Even when a video is removed, the harm has often already happened.

The window between upload and removal averages 48 to 96 hours for content flagged by automated systems, longer for content that requires user reports. In that window, a piece of AI-generated content can:

  • Reach hundreds of thousands or millions of views
  • Get screen-recorded and re-uploaded by other accounts on the same platform
  • Get embedded in news coverage and quote-shared on other platforms
  • Be cited in fraudulent investment communications
  • Establish a reputational claim that the affected person now has to disprove publicly

The metric that matters is not "was the content removed" but "did the content reach the audience it was designed to reach." For most of the deepfakes that cause harm, the answer is yes, even when removal eventually happens. A removed video is still a video that was watched.


Account Resets Are the Bigger Gap

TikTok's enforcement focuses on individual videos. Removing a video does not necessarily remove the account that posted it.

Operators who build AI deepfake infrastructure work at the account level. When a video is removed, the operator deletes related content and re-uploads from a new account, often with a slightly altered username.
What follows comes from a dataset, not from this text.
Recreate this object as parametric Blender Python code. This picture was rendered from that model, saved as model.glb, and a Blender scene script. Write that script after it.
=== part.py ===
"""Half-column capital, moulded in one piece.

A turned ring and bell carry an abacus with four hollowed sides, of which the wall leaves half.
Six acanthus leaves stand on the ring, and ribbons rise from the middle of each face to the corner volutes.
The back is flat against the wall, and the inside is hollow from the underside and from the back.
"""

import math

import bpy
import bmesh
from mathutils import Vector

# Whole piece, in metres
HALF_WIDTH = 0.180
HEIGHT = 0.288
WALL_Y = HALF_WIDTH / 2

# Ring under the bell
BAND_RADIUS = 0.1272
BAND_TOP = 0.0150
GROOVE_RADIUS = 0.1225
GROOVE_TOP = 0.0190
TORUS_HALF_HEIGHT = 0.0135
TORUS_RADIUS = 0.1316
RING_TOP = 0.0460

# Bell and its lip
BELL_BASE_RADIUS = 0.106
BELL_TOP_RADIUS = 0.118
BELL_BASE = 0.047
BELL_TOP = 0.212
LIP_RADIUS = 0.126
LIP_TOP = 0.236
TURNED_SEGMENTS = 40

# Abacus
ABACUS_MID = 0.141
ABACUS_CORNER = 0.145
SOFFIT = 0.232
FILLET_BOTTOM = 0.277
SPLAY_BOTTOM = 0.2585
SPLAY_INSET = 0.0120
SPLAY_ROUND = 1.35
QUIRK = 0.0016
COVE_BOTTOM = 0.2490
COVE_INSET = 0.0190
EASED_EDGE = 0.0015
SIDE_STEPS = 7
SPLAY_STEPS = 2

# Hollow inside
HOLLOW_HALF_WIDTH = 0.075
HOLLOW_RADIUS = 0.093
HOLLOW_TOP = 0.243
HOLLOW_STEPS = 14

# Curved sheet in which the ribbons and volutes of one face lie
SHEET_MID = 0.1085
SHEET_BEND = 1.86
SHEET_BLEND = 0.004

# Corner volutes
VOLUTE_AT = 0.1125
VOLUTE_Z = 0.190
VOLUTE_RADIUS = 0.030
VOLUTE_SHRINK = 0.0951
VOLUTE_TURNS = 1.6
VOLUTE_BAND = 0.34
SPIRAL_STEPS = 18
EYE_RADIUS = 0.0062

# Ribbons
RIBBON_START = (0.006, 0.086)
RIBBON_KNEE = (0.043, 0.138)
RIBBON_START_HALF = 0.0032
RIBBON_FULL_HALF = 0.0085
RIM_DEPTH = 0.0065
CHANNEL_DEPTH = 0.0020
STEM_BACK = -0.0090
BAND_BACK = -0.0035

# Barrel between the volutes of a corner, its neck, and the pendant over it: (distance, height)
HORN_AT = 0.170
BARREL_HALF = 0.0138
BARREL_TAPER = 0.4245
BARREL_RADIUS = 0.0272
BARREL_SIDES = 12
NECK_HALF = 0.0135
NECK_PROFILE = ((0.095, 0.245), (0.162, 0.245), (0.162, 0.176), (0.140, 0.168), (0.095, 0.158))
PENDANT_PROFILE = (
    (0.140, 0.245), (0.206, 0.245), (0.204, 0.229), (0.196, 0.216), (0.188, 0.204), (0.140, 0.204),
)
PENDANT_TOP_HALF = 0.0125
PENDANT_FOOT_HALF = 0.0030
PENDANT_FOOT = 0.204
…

The account-level pattern matches; the URL-level pattern does not.

For users encountering content from a previously-flagged operator under a new account name, there is currently no signal in TikTok's UI that the operator has been flagged before. The removal is invisible after the fact. The next encounter starts from zero.
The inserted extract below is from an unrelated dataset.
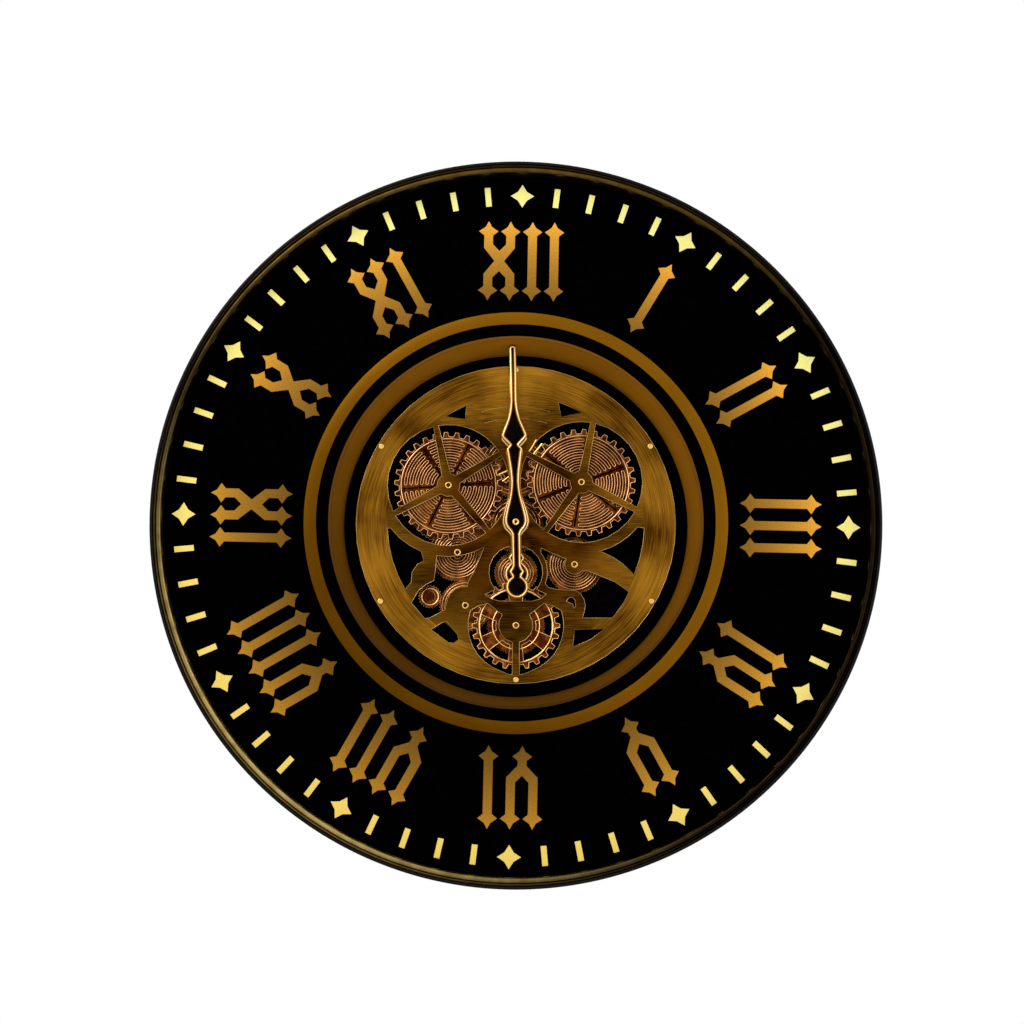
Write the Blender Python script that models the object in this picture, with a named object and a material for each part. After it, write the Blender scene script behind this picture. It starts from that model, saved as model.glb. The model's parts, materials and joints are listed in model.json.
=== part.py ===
"""Gear wall clock: a round case with a sunk skeleton movement, seen through the open middle of its dial.

X points right and Z up as the clock hangs, and Y points into the wall. The origin is on the axis of the
hands, halfway between the wall and the front edge of the case. A depth is given as reach, the distance
in front of the wall. All lengths are in metres.
"""

from math import asin, cos, pi, radians, sin

import bmesh
import bpy
from mathutils import Vector
from mathutils.geometry import tessellate_polygon

# Case and bezel
CASE_R = 0.2970
CASE_DEPTH = 0.0700
CASE_LIP = 0.0024
CASE_WALL = 0.0022
LEDGE_T = 0.0059
LEDGE_EXTRA = 0.0006
BEZEL_W = 0.0066
BEZEL_H = 0.0117
FIT = 0.0003
RUN = 0.0004

# Dial and its rings
DIAL_SETBACK = 0.0185
DIAL_T = 0.0015
DIAL_TURN = radians(1.18)
OUTER_RING_W = 0.0102
RING_SPACE = 0.0099
TRIM_T = 0.0006
SHEET_T = 0.0004
WELL_SPACE = 0.0106
WELL_TAPER = 0.0082
WELL_FLANGE_W = 0.0026
WELL_WALL = 0.0010

# Pan that carries the movement
PAN_WALL = 0.0015
PAN_FLANGE_W = 0.0060
PAN_LAND_W = 0.0089
PAN_STEP = 0.0075

# Hour and minute marks
MARK_INSET = 0.0250
BAR_LENGTH = 0.0160
BAR_WIDTH = 0.0047
STAR_TIP = 0.0097
STAR_WAIST = 0.0053
NUMERAL_T = 0.0008
MARK_T = 0.0003
NUMERAL_FOOT_SPACE = 0.0093
NUMERAL_TOP_SPACE = 0.0140
# Three numerals are printed a little to one side of their hours
NUMERAL_TURNS = {4: radians(-1.6), 7: radians(1.5), 8: radians(1.1)}

# Movement plates
PLATE_SETBACK = 0.0200
PLATE_T = 0.0025
RING_INSIDE = 0.1064
PLATE_RIM = 0.0258
BACK_PLATE_INSET = 0.0097
BACK_PLATE_T = 0.0020
PLATE_SCREW_INSET = 0.0032
PLATE_SCREW_HEAD = 0.0022
PLATE_SCREW_R = 0.0012
PILLAR_INSET = 0.0035
PILLARS = 3
PILLAR_R = 0.0028
SPIGOT_R = 0.0014
WINDOW_R = 0.0507
WINDOW_BAND = 0.0088
WINDOW_HUB = 0.0095
SPOKE_HUB_HALF = 0.0036
SPOKE_RIM_HALF = 0.0021
LOWER_WINDOW_R = 0.0223
LOWER_RIM = 0.0038
RIGHT_LOBE_R = 0.0082
BRIDGE_DISC_R = 0.0142
BRIDGE_BAR_HALF = 0.0029
BOTTOM_WINDOW_R = 0.0395

# Wheels
COARSE_MODULE = 0.002867
COARSE_TIP = 0.0018
COARSE_ROOT = 0.0021
FINE_MODULE = 0.00076
FINE_TIP = 0.00050
FINE_ROOT = 0.00085
COARSE_T = 0.0026
FINE_T = 0.0021
PLATE_GAP = 0.0008
WHEEL_GAP = 0.0014
RING_GAP = 0.0005
TOOTHED_RING_T = 0.0008
TOOTHED_RING_TEETH = 72
TOOTHED_RING_R = 0.0402
TOOTHED_RING_BORE = 0.0310
TOOTHED_RING_OFFSET = (0.0044, -0.0092)
HUB_R = 0.0045
ARBOR_R = 0.0030
PIVOT_R = 0.0016
PIVOT_STAND = 0.0005
STUD_R = 0.0020
STUD_HEAD_R = 0.0030
STUD_HEAD_T = 0.0006
SLOT_HALF = 0.0007
SLOT_IN = 0.0110
SLOT_OUT = 0.0375
SPOKE_WINDOW_OUT = 0.0300
SPOKE_WINDOW_IN = 0.0165

# Hands, their axis and the quartz movement
MINUTE_LENGTH = 0.1467
HOUR_LENGTH = 0.1065
HAND_T = 0.0012
HAND_TIP_HALF = 0.0009
HAND_HALF = 0.0019
HAND_GAP = 0.0010
HAND_STANDOFF = 0.0076
HANDS_TURN = radians(1.07)
MINUTE_ARBOR_R = 0.0013
HOUR_TUBE_R = 0.0026
TUBE_WALL = 0.0009
BUSH_WALL = 0.0011
NUT_R = 0.0068
NUT_T = 0.0025
CAP_R = 0.0028
CAP_H = 0.0022
QUARTZ_W = 0.0560
QUARTZ_T = 0.0156
KNOB_R = 0.0060
KNOB_T = 0.0018
KNOB_Z = 0.0160
KNOB_SHAFT_R = 0.0015
CELL_R = 0.0070
CELL_LENGTH = 0.0500
CELL_ROOM = 0.0010
QUARTZ_CELL_Z = -0.0160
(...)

This is not a TikTok-specific problem. Instagram and Facebook share the same gap. It is a structural feature of how platform enforcement is designed: per-video matching at the file level, not per-operator matching at the actor level.
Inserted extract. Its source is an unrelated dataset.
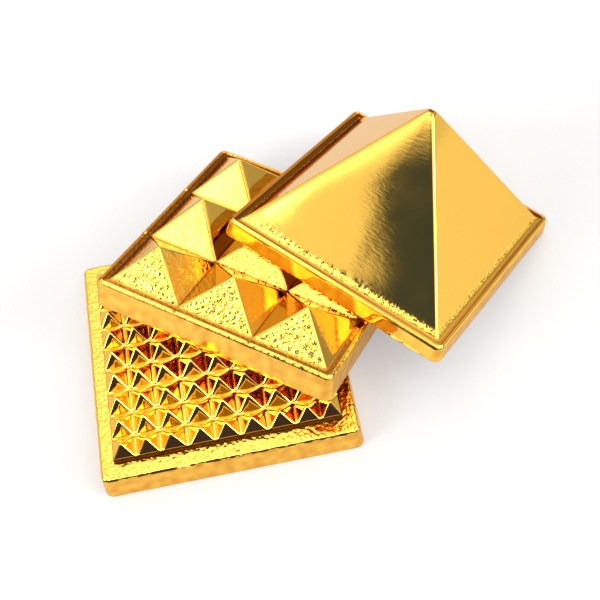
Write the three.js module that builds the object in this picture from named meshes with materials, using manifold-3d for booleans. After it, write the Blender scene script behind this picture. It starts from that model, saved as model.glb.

The Emily Hart investigation is one documented example. The account ran AI-generated content for months on Instagram before journalist reporting forced removal. After takedown, nothing in the platform's UI signaled that the same operator could not return under a new handle.


What Closes the Gap

Three things would meaningfully reduce the volume of AI-generated content that reaches audiences:

Provenance at capture. If cameras and phones cryptographically sign images and video at the moment of capture, content without valid signatures becomes structurally distinguishable from authentic content. The C2PA standard moves in this direction but is not yet widely deployed on the platforms where most sharing happens.

Account-level reputation signals. Platforms publishing account-level reputation signals would let users see that a creator has previously had AI content flagged, even if the current video is unflagged. None of the major short-form video platforms currently do this.

Community verification with persistent records. A community-built record of flagged accounts that survives platform takedowns and account resets is the only mechanism that compounds rather than resets. When an operator switches usernames, the community record persists. The next user who checks an account sees the cumulative flag history.

That last point is what Ledger is built for. A community of users assessing the same content, building shared records of flagged accounts, and surfacing those records to anyone who checks the same operator later is how you close the gap between platform takedown and individual harm. The 2.3 million number TikTok reports describes the platform side of the equation. The community side is what fills in everything the platform misses.


What This Means for You

When you encounter AI-generated content on TikTok, the absence of a label or warning does not mean the content was not AI-generated. It means TikTok's automated systems did not flag it, or that it was uploaded after metadata was stripped.

Three things to do before sharing or acting on any video that surprises you:

  1. Check the account against community records. Paste the URL into Ledger and see whether others have already flagged the operator.
  2. Apply visual checks from The 6 Visual Tells That Instantly Give Away an AI Face on Video.
  3. Search the underlying claim in credible news sources before treating any factual assertion in the video as real.

The 2.3 million number is real. The harms it leaves uncovered are real too. The first set is what TikTok measures. The second set is what reaches you.